Completing each of the New Step wizards allows selecting an optional delay and an optional prompt that suspends that step unless approved.
Selecting an existing and not executed step from an existing recovery plan that is in a Not started or in a Suspended state allows the following actions for the step.
Edit
Allows modifying the name, the optional delay, and the optional prompt of the selected step.
Delete
Prompts a confirmation for removing the selected step from the current plan. Deleting is available for completed steps but not while a step is running.
Attach
The Attach replications window allows selecting vApp or virtual machine replications for attaching in the selected step.

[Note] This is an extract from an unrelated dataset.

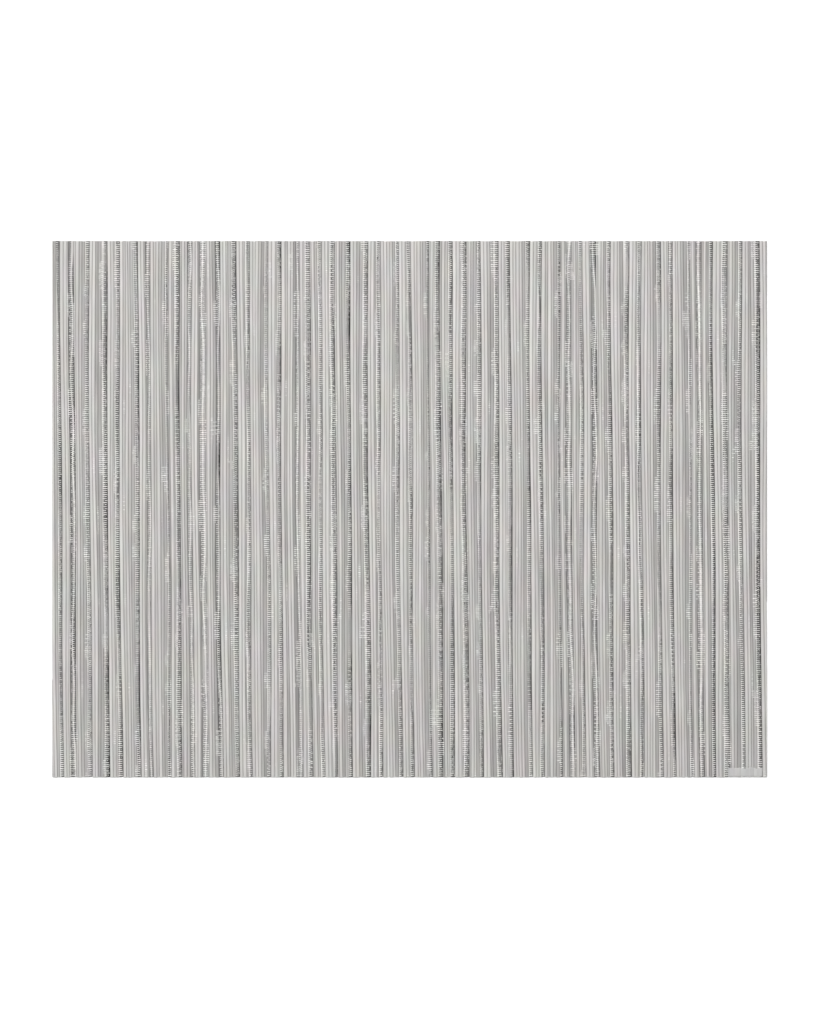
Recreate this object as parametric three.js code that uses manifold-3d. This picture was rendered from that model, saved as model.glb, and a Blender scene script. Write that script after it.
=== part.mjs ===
// A flat rib-woven placemat, one piece of cloth. Its strands run the short way of the mat and lie side
// by side in a repeating order: round cords, flat and narrow tapes, laddered strands that lie a little
// lower, and sunk strands that lie lowest. The cloth is woven a little larger than the mat and then cut
// to size, so the strands, which lean and sway slightly, run out at the cut edges. One front corner is
// pressed smooth.
//
// Frame: X is the long way of the mat, Y the way the strands run, Z is up. The origin is the middle of
// the flat underside. All sizes are in millimetres.
import * as THREE from "three";
import { mergeVertices } from "three/addons/utils/BufferGeometryUtils.js";
import Module from "manifold-3d";

// Driving dimensions of the mat.
const MAT_WIDTH = 480;
const MAT_DEPTH = 360;
const CUT_ALLOWANCE = 4; // how far the woven cloth reaches past each cut edge, and below the underside
const CUT_HEIGHT = 10; // how tall the block is that stands for the cutting die

// The kinds of strand: the width each takes before it is fitted to the repeat, the height of its top,
// and the share of its width that is rounded off at each side. A sunk strand has no rounding.
const STRAND_KINDS = {
  c: { name: "pale cord", width: 2.1, top: 2.0, shoulder: 0.28 },
  g: { name: "grey cord", width: 1.75, top: 1.85, shoulder: 0.28 },
  f: { name: "flat tape", width: 2.0, top: 1.7, shoulder: 0.15 },
  n: { name: "narrow tape", width: 0.95, top: 1.65, shoulder: 0.2 },
  l: { name: "laddered strand", width: 1.95, top: 1.55, shoulder: 0.15 },
  w: { name: "wide laddered strand", width: 2.8, top: 1.55, shoulder: 0.12 },
  d: { name: "sunk strand", width: 1.25, top: 1.1, shoulder: 0 },
};

// One repeat of the weave, from left to right, and where a repeat begins at mid depth.
const REPEAT_ORDER = "gldccn wdnc gfldccgf wdccn ldcgcgf ldccn ldcgcgf lncn wdnc".replaceAll(" ", "");
const REPEAT_WIDTH = 87.7;
const REPEAT_START = -238.4;
const SEAM_DROP = 0.4; // how far a seam lies below the lower of the two strands beside it

// How the strands lie: they lean and bow a little toward +X at the near edge, and they sway together.
const LEAN = 1.15;
const BOW = 0.45;
const SWAYS = [
  { reach: 0.35, across: 61, along: 280, start: 0 },
  { reach: 0.25, across: 23, along: -380, start: 0.2 },
  { reach: 0.12, across: 9.5, along: 210, start: 0.65 },
];
const SWAY_STEPS = 4; // straight stretches from the far edge to the near edge

// The smooth pressed corner, at the near edge on the right.
const PRESSED_WIDTH = 27;
const PRESSED_DEPTH = 5.5;
const PRESSED_HEIGHT = 1.4;

const CLOTH_COLOUR = 0xb7b5b2;

const wasm = await Module();
wasm.setup();

// How far a strand that is at x at mid depth is carried sideways at y.
function sideways(x, y) {
  const near = -y / (MAT_DEPTH / 2); // 1 at the near edge, -1 at the far edge
  const swayed = SWAYS.reduce((total, { reach, across, along, start }) => {
    return total + reach * Math.sin(2 * Math.PI * (x / across + y / along + start));
  }, 0);
  return LEAN * near + BOW * near ** 2 + swayed;
}

// The strands at mid depth from left to right, each { kind, left, right }, a little past both edges.
function layStrands() {
  const repeat = [...REPEAT_ORDER].map((letter) => STRAND_KINDS[letter]);
  const fit = REPEAT_WIDTH / repeat.reduce((total, { width }) => total + width, 0);
  const reach = MAT_WIDTH / 2 + CUT_ALLOWANCE;
  const strands = [];
  let left = REPEAT_START - REPEAT_WIDTH;
  for (let i = 0; left < reach; i += 1) {
    const kind = repeat[i % repeat.length];
    const right = left + kind.width * fit;
    if (right > -reach) strands.push({ kind, left, right });
    left = right;
  }
  return strands;
}

// The cloth's section at mid depth: a flat underside and the ribbed upper side.
function clothSection() {
  const strands = layStrands();
  const points = [];
  strands.forEach(({ kind, left, right }, i) => {
    const before = strands[i - 1]?.kind ?? kind;
    const sunk = [kind, before].some(({ shoulder }) => shoulder === 0);
    const lower = Math.min(kind.top, before.top);
    points.push(new THREE.Vector2(left, sunk ? lower : lower - SEAM_DROP));
    if (kind.shoulder === 0) return;
    const shoulder = kind.shoulder * (right - left);
    points.push(new THREE.Vector2(left + shoulder, kind.top), new THREE.Vector2(right - shoulder, kind.top));
  });
  const last = strands[strands.length - 1];
  points.push(new THREE.Vector2(last.right, last.kind.top - SEAM_DROP));
  points.push(new THREE.Vector2(last.right, -CUT_ALLOWANCE), new THREE.Vector2(strands[0].left, -CUT_ALLOWANCE));
  return new THREE.Shape(points);
}

// A solid from a closed geometry.
function solidFrom(geometry) {
  geometry.deleteAttribute("normal");
  geometry.deleteAttribute("uv");
  const merged = mergeVertices(geometry);
  const vertProperties = merged.getAttribute("position").array;
  return new wasm.Manifold(new wasm.Mesh({ numProp: 3, vertProperties, triVerts: merged.index.array }));
}

function boxFrom(xFrom, xTo, yFrom, yTo, zFrom, zTo) {
  const box = new THREE.BoxGeometry(xTo - xFrom, yTo - yFrom, zTo - zFrom);
  return solidFrom(box.translate((xFrom + xTo) / 2, (yFrom + yTo) / 2, (zFrom + zTo) / 2));
}

// The cloth as woven: its section carried from the near edge to the far one, with the strands' sway.
function wovenCloth() {
  const depth = MAT_DEPTH + 2 * CUT_ALLOWANCE;
  const cloth = new THREE.ExtrudeGeometry(clothSection(), { depth, steps: SWAY_STEPS, bevelEnabled: false });
  cloth.rotateX(Math.PI / 2).translate(0, depth / 2, 0);
  const place = cloth.getAttribute("position");
  for (let i = 0; i < place.count; i += 1) {
    place.setX(i, place.getX(i) + sideways(place.getX(i), place.getY(i)));
  }
  return solidFrom(cloth);
}

// The cloth with its near right corner pressed to one smooth height.
function pressedCloth() {
  const right = MAT_WIDTH / 2;
  const near = -MAT_DEPTH / 2;
  const patch = [right - PRESSED_WIDTH, right + CUT_ALLOWANCE, near - CUT_ALLOWANCE, near + PRESSED_DEPTH];
  const press = boxFrom(...patch, PRESSED_HEIGHT, CUT_HEIGHT);
  const filling = boxFrom(...patch, -CUT_ALLOWANCE / 2, PRESSED_HEIGHT);
  return wovenCloth().subtract(press).add(filling);
}

// The mat: the pressed cloth cut to size.
function matGeometry() {
  const right = MAT_WIDTH / 2;
  const far = MAT_DEPTH / 2;
  const mat = pressedCloth().intersect(boxFrom(-right, right, -far, far, 0, CUT_HEIGHT));
  const { vertProperties, triVerts } = mat.getMesh();
  const geometry = new THREE.BufferGeometry();
  geometry.setAttribute("position", new THREE.BufferAttribute(vertProperties, 3));
  geometry.setIndex(new THREE.BufferAttribute(triVerts, 1));
  geometry.computeVertexNormals();
  return geometry;
}

const cloth = new THREE.MeshStandardMaterial({ color: CLOTH_COLOUR, roughness: 0.5, metalness: 0 });
const mat = new THREE.Mesh(matGeometry(), cloth);
mat.name = "mat";

const placemat = new THREE.Group();
placemat.add(mat);

export default placemat;
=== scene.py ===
from dataclasses import dataclass

import bpy
import numpy as np
from bpy.props import FloatProperty, FloatVectorProperty, IntProperty, PointerProperty
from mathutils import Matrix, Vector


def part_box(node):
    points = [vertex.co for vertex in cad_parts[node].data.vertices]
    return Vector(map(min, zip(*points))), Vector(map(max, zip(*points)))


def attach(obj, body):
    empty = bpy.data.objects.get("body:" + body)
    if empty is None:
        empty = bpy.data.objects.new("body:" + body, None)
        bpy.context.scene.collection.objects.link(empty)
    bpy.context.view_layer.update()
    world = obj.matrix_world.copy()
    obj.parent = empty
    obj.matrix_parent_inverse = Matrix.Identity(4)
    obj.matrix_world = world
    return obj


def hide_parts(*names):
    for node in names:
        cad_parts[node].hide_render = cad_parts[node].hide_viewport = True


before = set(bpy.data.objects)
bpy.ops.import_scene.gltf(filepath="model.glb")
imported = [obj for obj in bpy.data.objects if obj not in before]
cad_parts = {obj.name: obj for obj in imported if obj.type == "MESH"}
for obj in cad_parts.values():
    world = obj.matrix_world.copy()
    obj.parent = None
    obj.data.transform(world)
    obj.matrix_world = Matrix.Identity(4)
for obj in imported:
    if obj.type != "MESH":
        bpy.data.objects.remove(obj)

bl_info = {
    "name": "Rib-woven placemat",
    "version": (1, 0, 0),
    "blender": (4, 5, 0),
    "location": "3D View > Sidebar > Placemat",
    "description": "Weaves a ribbed placemat strand by strand and sets it on a pale stage",
    "category": "Object",
}

# The solid that the woven pieces stand for, and its box, which gives the mat's size.
SOLID = "mat"
MM = 0.001
BOX_LOW, BOX_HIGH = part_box(SOLID)
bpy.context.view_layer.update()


@dataclass(frozen=True)
class Kind:
    """A kind of strand, in millimetres. Its width is what it takes before it is fitted to the repeat."""

    name: str
    width: float
    top: float
    bottom: float
    squareness: float  # 2 is a round section, and more is flatter with fuller corners
    sides: int
    give: float  # how far its side moves where the neighbour gives way too
    overlap: float  # how far it reaches under its neighbours at each side
    crossed: tuple  # from where to where, on a random curve from -1 to 1, the cross threads come up over it
    rise: float = 0.0  # how much higher it lies where they don't
    laddered: bool = False  # made of two yarns that part where the threads cross them
    climb: float = 0.68  # how far a cross thread climbs to show, as a part of its height


KINDS = {
    "c": Kind("pale cord", 2.1, 2.0, 0.3, 2.1, 10, 0.09, 0.03, (0.95, 1.3), climb=0.45),
    "g": Kind("grey cord", 1.75, 1.45, 0.3, 1.9, 8, 0.12, 0.03, (0.85, 1.2), climb=0.5),
    "f": Kind("flat tape", 2.0, 1.4, 0.3, 2.9, 8, 0.12, 0.05, (0.4, 0.8), 0.25),
    "n": Kind("narrow tape", 0.95, 1.5, 0.3, 2.3, 8, 0.12, 0.05, (0.4, 0.8), 0.2),
    "l": Kind("laddered strand", 1.95, 1.3, 0.5, 2.6, 8, 0.3, 0.1, (-1.1, -0.3), 0.25, True, 1.02),
    "w": Kind("wide laddered strand", 2.8, 1.3, 0.5, 2.8, 8, 0.3, 0.1, (-1.1, -0.3), 0.25, True, 0.95),
    "d": Kind("sunk strand", 1.25, 0.8, 0.12, 3.0, 8, 0.3, 0.3, (-0.3, 0.7)),
}
SUNK = KINDS["d"]

# One repeat of the weave, from left to right, in the letters of KINDS.
REPEAT_ORDER = "gldccn wdnc gfldccgf wdccn ldcgcgf ldccn ldcgcgf lncn wdnc".replace(" ", "")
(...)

  • When attaching a vApp replication, changing the number of replicated virtual machines in that vApp replication, affects the recovery plan. Adding virtual machine replications for that vApp attaches the new virtual machine replications to the step with the attached the vApp. Similarly, removing virtual machine replications from the vApp detaches them from the step.
  • Alternatively, attaching all the virtual machine replications of a vApp replication in the step permanently fixes those virtual machine replications as part of the step. Adding or removing virtual machine replications to the same vApp replication does not affect the step or the recovery plan.
Selecting an already attached replication in a step allows the following actions for the replication.
Detach
Prompts a confirmation for removing the selected replication from the current step.
Move to step
Prompts for selecting a destination step for the selected replication. Moving is inactive when the plan contains only one step.
Dragging and dropping each step in a recovery plan re-arranges the plan steps order.